Recipe by: Danielle Prewett
Tequila Turkey Tacos
  • Course

    Main

  • Duration

    4-8 hours

  • Serves

    4-6
Chef’s notes

These tacos are my most requested recipe—and for a good reason. I cooked them for Steve and Janis while turkey hunting in Texas, and it appeared on Season 8 of MeatEater’s turkey hunting episode.
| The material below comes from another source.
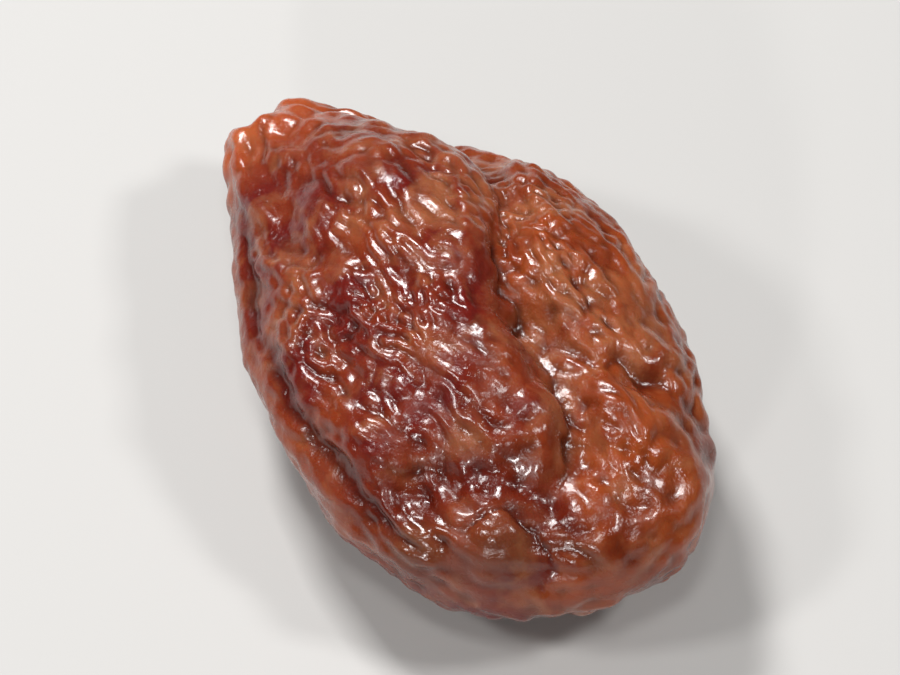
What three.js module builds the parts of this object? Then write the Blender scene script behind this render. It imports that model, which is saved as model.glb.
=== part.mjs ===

Use the tougher cuts of a turkey like the thighs, drumsticks, and wings, and turn them into a tender shredded meat with tons of flavor.

Ingredients

  • 1 1/2 - 2 lb. turkey thighs, drumsticks, or wings
  • 3 tsp. spice rub (recipe below)
  • 1 large yellow onion, sliced
  • 2 jalapeños, cut in half lengthwise
  • 3 cloves of garlic, smashed
  • 3 limes, juiced
  • 3 oz. tequila
  • 2 cups turkey or chicken stock
  • 2 tbsp. honey
  • Neutral flavored cooking oil, such as avocado or grapeseed
  • Tortillas, hot sauce, slaw, salsa, and/or cheese for serving

Spice Blend

  • 2 tbsp. kosher or sea salt
  • 2 tsp. cumin
  • 2 tsp. dried oregano
  • 1 tsp. black pepper
  • 1/4 tsp. allspice

Also works with

Pheasant legs, rabbit, squirrel, hog

Special equipment

Crockpot

Preparation

  1. Make the spice blend by mixing the salt, cumin, oregano, pepper, and allspice together.
  2. Season the turkey with roughly two teaspoons of the spice mixture. You want enough to cover the meat, but not entirely coat.
  3. In a large sauté pan, heat about a tablespoon of cooking oil over medium-high heat. When the oil is hot, brown the turkey on both sides. Transfer to the crockpot.
  4. Drizzle more oil into the pan if needed and add the onion. Cook until soft and golden in color. Add the jalapenos and garlic and cook for an additional minute.
  5. Squeeze fresh lime juice into the pan, and add the tequila. Let the alcohol boil off for a few minutes, then add the stock and honey. Stir and scrape up the browned bits from the bottom of the pan. Season with one teaspoon of the spice blend.
  6. Pour all of the liquids and onions into the crockpot. You want enough liquids to come up halfway to the turkey. Add more stock or water if needed.
  7. Turn the crockpot on low and braise for 4-8 hours, or until the meat is tender. You’ll know it’s done when the meat shreds apart easily with a fork.
  8. Use tongs and pull the meat from the crockpot. Shred apart with a fork and serve in tortillas with your favorite taco toppings.